Hacker News

I'm suspect on how much of a coding advance it will be.

Seems odd that their announcement has zero coding benchmarks, with the closest related thing being terminal bench.

Tracking model performance on Artificial Analysis makes me think these models are constantly optimized/tuned in some way or another. GPT 5.5 was scoring in the mid 60's when it was first released, now it's almost 10 points higher.

jdw64 a day ago [ - ]

Maybe I'll know once I try it? Honestly, for small functions or methods, I don't think there's a huge difference between models. But the larger the code gets, the more noticeable the difference seems to be.

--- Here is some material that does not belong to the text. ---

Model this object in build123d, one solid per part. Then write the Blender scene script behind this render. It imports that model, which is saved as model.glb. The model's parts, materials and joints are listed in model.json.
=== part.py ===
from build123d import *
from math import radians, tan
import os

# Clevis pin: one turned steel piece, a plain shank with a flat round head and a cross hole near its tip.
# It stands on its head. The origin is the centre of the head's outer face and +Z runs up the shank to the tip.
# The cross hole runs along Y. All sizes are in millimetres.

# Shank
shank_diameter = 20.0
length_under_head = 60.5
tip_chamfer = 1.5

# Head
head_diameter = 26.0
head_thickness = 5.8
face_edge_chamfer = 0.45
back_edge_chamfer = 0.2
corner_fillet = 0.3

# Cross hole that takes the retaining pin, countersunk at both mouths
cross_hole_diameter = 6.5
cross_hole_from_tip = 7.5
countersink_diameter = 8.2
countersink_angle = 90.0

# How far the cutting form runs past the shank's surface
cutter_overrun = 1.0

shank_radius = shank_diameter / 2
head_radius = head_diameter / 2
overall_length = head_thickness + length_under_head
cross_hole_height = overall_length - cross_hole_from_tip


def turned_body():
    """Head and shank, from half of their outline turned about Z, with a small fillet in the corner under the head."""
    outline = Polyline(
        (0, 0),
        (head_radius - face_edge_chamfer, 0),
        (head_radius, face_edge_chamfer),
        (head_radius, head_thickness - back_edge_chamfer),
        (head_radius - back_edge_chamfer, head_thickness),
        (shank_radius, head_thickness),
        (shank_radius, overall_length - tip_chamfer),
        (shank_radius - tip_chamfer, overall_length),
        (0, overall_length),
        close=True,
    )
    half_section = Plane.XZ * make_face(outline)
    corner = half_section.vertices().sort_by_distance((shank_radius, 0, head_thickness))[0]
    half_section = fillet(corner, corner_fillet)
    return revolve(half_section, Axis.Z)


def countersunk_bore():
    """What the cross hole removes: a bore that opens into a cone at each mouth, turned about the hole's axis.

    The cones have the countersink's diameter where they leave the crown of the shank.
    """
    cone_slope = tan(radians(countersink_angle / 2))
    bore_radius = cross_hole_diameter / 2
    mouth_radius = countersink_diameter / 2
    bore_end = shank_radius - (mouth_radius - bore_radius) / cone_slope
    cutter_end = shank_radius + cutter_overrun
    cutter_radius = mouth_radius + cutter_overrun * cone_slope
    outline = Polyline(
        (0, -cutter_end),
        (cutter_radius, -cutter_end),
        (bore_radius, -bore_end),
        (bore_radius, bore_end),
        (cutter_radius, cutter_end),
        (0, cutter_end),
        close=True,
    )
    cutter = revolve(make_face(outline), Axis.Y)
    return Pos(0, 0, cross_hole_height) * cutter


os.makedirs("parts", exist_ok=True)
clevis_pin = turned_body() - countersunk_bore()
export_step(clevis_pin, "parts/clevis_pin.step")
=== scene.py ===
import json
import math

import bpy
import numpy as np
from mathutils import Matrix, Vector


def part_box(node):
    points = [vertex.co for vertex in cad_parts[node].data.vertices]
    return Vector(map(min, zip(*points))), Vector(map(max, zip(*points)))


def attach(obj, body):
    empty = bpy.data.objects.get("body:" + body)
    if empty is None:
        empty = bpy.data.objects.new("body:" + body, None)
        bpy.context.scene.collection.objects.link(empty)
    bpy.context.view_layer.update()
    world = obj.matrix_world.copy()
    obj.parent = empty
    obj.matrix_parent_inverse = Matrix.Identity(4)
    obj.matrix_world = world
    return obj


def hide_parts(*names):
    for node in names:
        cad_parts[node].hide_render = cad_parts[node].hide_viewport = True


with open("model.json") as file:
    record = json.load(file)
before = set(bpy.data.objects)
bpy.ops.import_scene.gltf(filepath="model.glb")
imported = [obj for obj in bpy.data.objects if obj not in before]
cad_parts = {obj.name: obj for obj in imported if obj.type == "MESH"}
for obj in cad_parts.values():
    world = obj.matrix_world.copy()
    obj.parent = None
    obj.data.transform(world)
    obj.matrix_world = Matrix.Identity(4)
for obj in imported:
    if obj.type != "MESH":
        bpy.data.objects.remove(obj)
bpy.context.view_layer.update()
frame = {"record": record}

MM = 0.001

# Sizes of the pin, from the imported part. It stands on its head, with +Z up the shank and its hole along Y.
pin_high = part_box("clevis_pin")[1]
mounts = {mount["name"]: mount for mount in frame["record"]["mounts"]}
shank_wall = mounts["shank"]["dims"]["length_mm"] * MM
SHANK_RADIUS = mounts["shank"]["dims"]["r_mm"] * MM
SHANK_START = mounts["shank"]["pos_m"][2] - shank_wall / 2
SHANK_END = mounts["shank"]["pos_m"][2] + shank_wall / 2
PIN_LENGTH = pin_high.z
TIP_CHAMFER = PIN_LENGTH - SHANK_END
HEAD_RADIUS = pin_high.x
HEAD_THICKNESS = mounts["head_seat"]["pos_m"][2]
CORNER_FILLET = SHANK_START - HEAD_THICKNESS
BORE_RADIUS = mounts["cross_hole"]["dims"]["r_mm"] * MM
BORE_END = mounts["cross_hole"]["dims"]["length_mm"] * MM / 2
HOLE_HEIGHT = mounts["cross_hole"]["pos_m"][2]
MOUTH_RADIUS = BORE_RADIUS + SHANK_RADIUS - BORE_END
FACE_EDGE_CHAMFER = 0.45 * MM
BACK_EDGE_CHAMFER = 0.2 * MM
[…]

Personally, I think this kind of coding experience varies from person to person

kolinko 13 hours ago [ - ]

Not the size of function but conplexity.

vanuatu a day ago [ - ]

sadly with all the labs benchmaxxing I feel like you just have to try the model for a while to really evaluate how good it is, especially for each individual use case

MangoCoffee a day ago [ - ]

>zero coding benchmarks

"What gets measured gets managed"

artursapek a day ago [ - ]

They claim extreme performance on ExploitBench, which Mythos was touted as being incredible at. https://x.com/OpenAI/status/2070555278576439306

HarHarVeryFunny a day ago [ - ]

My guess is that it's same base model as 5.5, but with additional post-training to improve and benchmaxx on a few things like that.

If they really thought it was competitive with Mythos/Fable across the board, then why wouldn't they release a broader set of benchmarks, and why price it day 1 at 1/2 the cost of Fable?

famouswaffles 2 hours ago [ - ]

>and why price it day 1 at 1/2 the cost of Fable?

Why would they price it the same as Fable it it doesn't cost the same as Fable ?

HarHarVeryFunny 28 minutes ago [ - ]

That's half my point - Anthropic's remarks suggest that is Fable significantly bigger (hence more costly to run) than Opus, so it is priced accordingly, but GPT 5.6 priced the same as 5.5 is one datapoint that suggests they are the same size.

andriy_koval a day ago [ - ]

On graph, they are still slightly bellow Mythos. Maybe enough to not be prohibited by US government?